• Stated task:
All of the material below is to be retyped exactly.
- - -
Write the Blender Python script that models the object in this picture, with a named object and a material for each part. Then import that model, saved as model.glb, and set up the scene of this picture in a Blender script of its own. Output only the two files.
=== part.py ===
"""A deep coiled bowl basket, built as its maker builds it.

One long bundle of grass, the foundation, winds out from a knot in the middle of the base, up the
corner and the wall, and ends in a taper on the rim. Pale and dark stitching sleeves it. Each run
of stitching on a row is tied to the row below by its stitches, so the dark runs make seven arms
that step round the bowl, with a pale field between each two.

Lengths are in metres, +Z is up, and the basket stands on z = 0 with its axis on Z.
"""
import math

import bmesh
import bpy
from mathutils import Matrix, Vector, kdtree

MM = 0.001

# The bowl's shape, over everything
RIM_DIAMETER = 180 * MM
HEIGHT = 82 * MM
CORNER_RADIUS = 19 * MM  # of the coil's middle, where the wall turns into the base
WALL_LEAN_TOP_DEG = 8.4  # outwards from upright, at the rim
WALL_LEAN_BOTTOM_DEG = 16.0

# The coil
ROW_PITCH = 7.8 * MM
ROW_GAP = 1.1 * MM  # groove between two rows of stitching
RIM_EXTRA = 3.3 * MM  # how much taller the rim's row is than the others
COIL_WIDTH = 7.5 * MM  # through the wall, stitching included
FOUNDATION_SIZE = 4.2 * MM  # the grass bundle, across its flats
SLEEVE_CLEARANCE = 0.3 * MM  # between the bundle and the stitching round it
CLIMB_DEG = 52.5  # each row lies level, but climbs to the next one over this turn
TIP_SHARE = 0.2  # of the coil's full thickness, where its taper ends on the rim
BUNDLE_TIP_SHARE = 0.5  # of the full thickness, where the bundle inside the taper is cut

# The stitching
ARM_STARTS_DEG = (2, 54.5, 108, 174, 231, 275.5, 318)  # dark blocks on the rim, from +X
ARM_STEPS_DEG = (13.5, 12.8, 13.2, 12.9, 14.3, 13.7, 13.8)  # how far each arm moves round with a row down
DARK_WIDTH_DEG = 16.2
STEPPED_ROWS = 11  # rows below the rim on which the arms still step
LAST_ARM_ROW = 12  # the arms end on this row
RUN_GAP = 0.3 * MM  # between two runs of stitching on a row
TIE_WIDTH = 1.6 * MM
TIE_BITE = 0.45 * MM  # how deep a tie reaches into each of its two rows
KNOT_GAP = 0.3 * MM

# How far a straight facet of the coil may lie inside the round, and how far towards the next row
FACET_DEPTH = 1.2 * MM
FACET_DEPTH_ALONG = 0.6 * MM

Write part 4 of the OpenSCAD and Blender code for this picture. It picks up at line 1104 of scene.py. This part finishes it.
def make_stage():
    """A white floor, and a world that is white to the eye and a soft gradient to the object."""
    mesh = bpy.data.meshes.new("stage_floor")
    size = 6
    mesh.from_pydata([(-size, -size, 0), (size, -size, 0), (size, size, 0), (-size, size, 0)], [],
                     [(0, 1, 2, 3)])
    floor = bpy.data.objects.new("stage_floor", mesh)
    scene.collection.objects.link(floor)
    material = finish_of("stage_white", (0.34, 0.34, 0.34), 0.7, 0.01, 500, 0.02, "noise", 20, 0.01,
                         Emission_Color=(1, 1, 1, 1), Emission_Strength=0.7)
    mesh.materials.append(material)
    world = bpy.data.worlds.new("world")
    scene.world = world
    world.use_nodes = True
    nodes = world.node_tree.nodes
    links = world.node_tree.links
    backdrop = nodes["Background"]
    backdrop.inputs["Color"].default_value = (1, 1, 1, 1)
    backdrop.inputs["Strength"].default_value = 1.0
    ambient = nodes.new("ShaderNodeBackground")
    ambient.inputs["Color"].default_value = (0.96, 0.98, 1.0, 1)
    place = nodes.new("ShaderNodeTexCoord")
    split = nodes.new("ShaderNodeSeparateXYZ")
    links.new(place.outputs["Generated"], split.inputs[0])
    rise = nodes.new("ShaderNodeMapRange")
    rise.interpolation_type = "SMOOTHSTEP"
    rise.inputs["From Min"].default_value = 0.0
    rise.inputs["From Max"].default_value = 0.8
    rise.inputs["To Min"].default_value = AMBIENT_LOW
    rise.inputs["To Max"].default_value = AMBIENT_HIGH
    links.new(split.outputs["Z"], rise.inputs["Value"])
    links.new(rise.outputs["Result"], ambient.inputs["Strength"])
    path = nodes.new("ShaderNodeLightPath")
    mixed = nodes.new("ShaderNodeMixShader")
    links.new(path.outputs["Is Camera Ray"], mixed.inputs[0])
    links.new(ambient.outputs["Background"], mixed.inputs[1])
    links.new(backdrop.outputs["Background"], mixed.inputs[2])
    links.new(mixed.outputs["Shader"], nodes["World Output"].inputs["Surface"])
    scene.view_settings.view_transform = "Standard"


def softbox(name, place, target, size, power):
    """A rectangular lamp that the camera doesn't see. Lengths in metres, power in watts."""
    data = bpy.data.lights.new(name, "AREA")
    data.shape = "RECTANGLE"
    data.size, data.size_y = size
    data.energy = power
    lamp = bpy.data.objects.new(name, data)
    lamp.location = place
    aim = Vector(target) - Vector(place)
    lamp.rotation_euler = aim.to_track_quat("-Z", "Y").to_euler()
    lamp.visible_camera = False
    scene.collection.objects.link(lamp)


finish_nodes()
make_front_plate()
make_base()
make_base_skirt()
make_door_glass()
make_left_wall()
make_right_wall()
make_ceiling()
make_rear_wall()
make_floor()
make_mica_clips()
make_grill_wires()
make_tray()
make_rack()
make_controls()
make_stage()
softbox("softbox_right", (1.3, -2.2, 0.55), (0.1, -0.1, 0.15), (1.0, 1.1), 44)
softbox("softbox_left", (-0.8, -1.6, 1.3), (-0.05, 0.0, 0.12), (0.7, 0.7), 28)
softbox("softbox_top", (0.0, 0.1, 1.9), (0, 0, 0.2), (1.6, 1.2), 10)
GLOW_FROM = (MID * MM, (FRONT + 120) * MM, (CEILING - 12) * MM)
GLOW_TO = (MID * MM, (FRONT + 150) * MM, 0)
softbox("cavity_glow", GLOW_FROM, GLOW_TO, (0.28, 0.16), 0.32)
- - -
• Result of this task:
Write the Blender Python script that models the object in this picture, with a named object and a material for each part. Then import that model, saved as model.glb, and set up the scene of this picture in a Blender script of its own. Output only the two files.
=== part.py ===
"""A deep coiled bowl basket, built as its maker builds it.

One long bundle of grass, the foundation, winds out from a knot in the middle of the base, up the
corner and the wall, and ends in a taper on the rim. Pale and dark stitching sleeves it. Each run
of stitching on a row is tied to the row below by its stitches, so the dark runs make seven arms
that step round the bowl, with a pale field between each two.

Lengths are in metres, +Z is up, and the basket stands on z = 0 with its axis on Z.
"""
import math

import bmesh
import bpy
from mathutils import Matrix, Vector, kdtree

MM = 0.001

# The bowl's shape, over everything
RIM_DIAMETER = 180 * MM
HEIGHT = 82 * MM
CORNER_RADIUS = 19 * MM  # of the coil's middle, where the wall turns into the base
WALL_LEAN_TOP_DEG = 8.4  # outwards from upright, at the rim
WALL_LEAN_BOTTOM_DEG = 16.0

# The coil
ROW_PITCH = 7.8 * MM
ROW_GAP = 1.1 * MM  # groove between two rows of stitching
RIM_EXTRA = 3.3 * MM  # how much taller the rim's row is than the others
COIL_WIDTH = 7.5 * MM  # through the wall, stitching included
FOUNDATION_SIZE = 4.2 * MM  # the grass bundle, across its flats
SLEEVE_CLEARANCE = 0.3 * MM  # between the bundle and the stitching round it
CLIMB_DEG = 52.5  # each row lies level, but climbs to the next one over this turn
TIP_SHARE = 0.2  # of the coil's full thickness, where its taper ends on the rim
BUNDLE_TIP_SHARE = 0.5  # of the full thickness, where the bundle inside the taper is cut

# The stitching
ARM_STARTS_DEG = (2, 54.5, 108, 174, 231, 275.5, 318)  # dark blocks on the rim, from +X
ARM_STEPS_DEG = (13.5, 12.8, 13.2, 12.9, 14.3, 13.7, 13.8)  # how far each arm moves round with a row down
DARK_WIDTH_DEG = 16.2
STEPPED_ROWS = 11  # rows below the rim on which the arms still step
LAST_ARM_ROW = 12  # the arms end on this row
RUN_GAP = 0.3 * MM  # between two runs of stitching on a row
TIE_WIDTH = 1.6 * MM
TIE_BITE = 0.45 * MM  # how deep a tie reaches into each of its two rows
KNOT_GAP = 0.3 * MM

# How far a straight facet of the coil may lie inside the round, and how far towards the next row
FACET_DEPTH = 1.2 * MM
FACET_DEPTH_ALONG = 0.6 * MM

Write part 4 of the OpenSCAD and Blender code for this picture. It picks up at line 1104 of scene.py. This part finishes it.
def make_stage():
    """A white floor, and a world that is white to the eye and a soft gradient to the object."""
    mesh = bpy.data.meshes.new("stage_floor")
    size = 6
    mesh.from_pydata([(-size, -size, 0), (size, -size, 0), (size, size, 0), (-size, size, 0)], [],
                     [(0, 1, 2, 3)])
    floor = bpy.data.objects.new("stage_floor", mesh)
    scene.collection.objects.link(floor)
    material = finish_of("stage_white", (0.34, 0.34, 0.34), 0.7, 0.01, 500, 0.02, "noise", 20, 0.01,
                         Emission_Color=(1, 1, 1, 1), Emission_Strength=0.7)
    mesh.materials.append(material)
    world = bpy.data.worlds.new("world")
    scene.world = world
    world.use_nodes = True
    nodes = world.node_tree.nodes
    links = world.node_tree.links
    backdrop = nodes["Background"]
    backdrop.inputs["Color"].default_value = (1, 1, 1, 1)
    backdrop.inputs["Strength"].default_value = 1.0
    ambient = nodes.new("ShaderNodeBackground")
    ambient.inputs["Color"].default_value = (0.96, 0.98, 1.0, 1)
    place = nodes.new("ShaderNodeTexCoord")
    split = nodes.new("ShaderNodeSeparateXYZ")
    links.new(place.outputs["Generated"], split.inputs[0])
    rise = nodes.new("ShaderNodeMapRange")
    rise.interpolation_type = "SMOOTHSTEP"
    rise.inputs["From Min"].default_value = 0.0
    rise.inputs["From Max"].default_value = 0.8
    rise.inputs["To Min"].default_value = AMBIENT_LOW
    rise.inputs["To Max"].default_value = AMBIENT_HIGH
    links.new(split.outputs["Z"], rise.inputs["Value"])
    links.new(rise.outputs["Result"], ambient.inputs["Strength"])
    path = nodes.new("ShaderNodeLightPath")
    mixed = nodes.new("ShaderNodeMixShader")
    links.new(path.outputs["Is Camera Ray"], mixed.inputs[0])
    links.new(ambient.outputs["Background"], mixed.inputs[1])
    links.new(backdrop.outputs["Background"], mixed.inputs[2])
    links.new(mixed.outputs["Shader"], nodes["World Output"].inputs["Surface"])
    scene.view_settings.view_transform = "Standard"


def softbox(name, place, target, size, power):
    """A rectangular lamp that the camera doesn't see. Lengths in metres, power in watts."""
    data = bpy.data.lights.new(name, "AREA")
    data.shape = "RECTANGLE"
    data.size, data.size_y = size
    data.energy = power
    lamp = bpy.data.objects.new(name, data)
    lamp.location = place
    aim = Vector(target) - Vector(place)
    lamp.rotation_euler = aim.to_track_quat("-Z", "Y").to_euler()
    lamp.visible_camera = False
    scene.collection.objects.link(lamp)


finish_nodes()
make_front_plate()
make_base()
make_base_skirt()
make_door_glass()
make_left_wall()
make_right_wall()
make_ceiling()
make_rear_wall()
make_floor()
make_mica_clips()
make_grill_wires()
make_tray()
make_rack()
make_controls()
make_stage()
softbox("softbox_right", (1.3, -2.2, 0.55), (0.1, -0.1, 0.15), (1.0, 1.1), 44)
softbox("softbox_left", (-0.8, -1.6, 1.3), (-0.05, 0.0, 0.12), (0.7, 0.7), 28)
softbox("softbox_top", (0.0, 0.1, 1.9), (0, 0, 0.2), (1.6, 1.2), 10)
GLOW_FROM = (MID * MM, (FRONT + 120) * MM, (CEILING - 12) * MM)
GLOW_TO = (MID * MM, (FRONT + 150) * MM, 0)
softbox("cavity_glow", GLOW_FROM, GLOW_TO, (0.28, 0.16), 0.32)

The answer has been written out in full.